Jennings’s answer is that without his penchant for travel, Tocqueville would not have been the figure whose ideas continue to fascinate and stimulate. On one level, this reflects practical realities. Without his willingness to endure often considerable discomfort and to risk his fragile health by going on the road for long stretches of time, it would have been difficult for Tocqueville to satisfy his desire to obtain access to those primary sources that, he believed, helped ensure that he would not be trapped into simply affirming the conclusions drawn by those who had gone before him.
Nonetheless, Jennings notes that Tocqueville also travelled in a different way to other people, something observed at the time by his friend Beaumont.

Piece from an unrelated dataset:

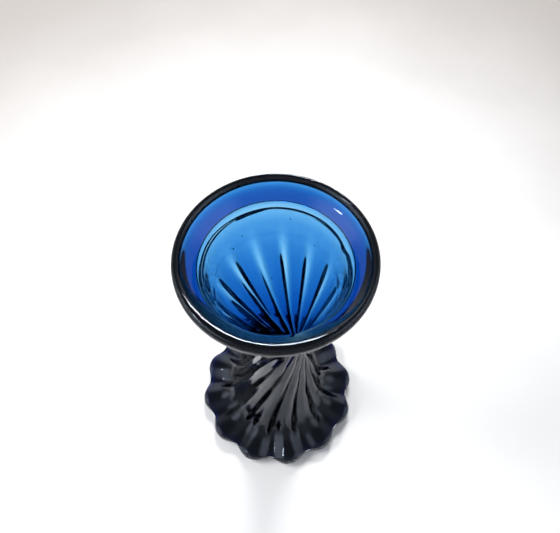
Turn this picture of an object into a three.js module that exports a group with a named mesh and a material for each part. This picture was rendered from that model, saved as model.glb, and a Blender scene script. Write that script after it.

This went beyond Tocqueville’s meticulous advance preparation, or even his undeniable taste for adventure of the intrepid variety.
Whereas most other travelers, Beaumont thought, ‘saw nothing and were looking for nothing’, Tocqueville’s traverses across three continents – Europe, North America, and Africa – were endlessly stimulating his fecund imagination. He may not have seen everything that he should. Nonetheless, Tocqueville’s journeys allowed him to build up a store of knowledge upon which he could draw as he developed his new ‘science of politics’.
Much of Tocqueville’s writings, Jennings points out, ‘are structured around an extensive set of comparisons between the countries he knew and visited and those whose pasts he studied’. In that sense, Tocqueville never ceased to voyage in his mind. And therein lay much of the fuel for the analytical power which underpinned Tocqueville’s capacity to unpack the future and likely challenges for countries and sets of ideas in ways that still amaze us today. Put plainly, minus Tocqueville the traveller, Tocqueville the sage of democracy is difficult to conceive of at all.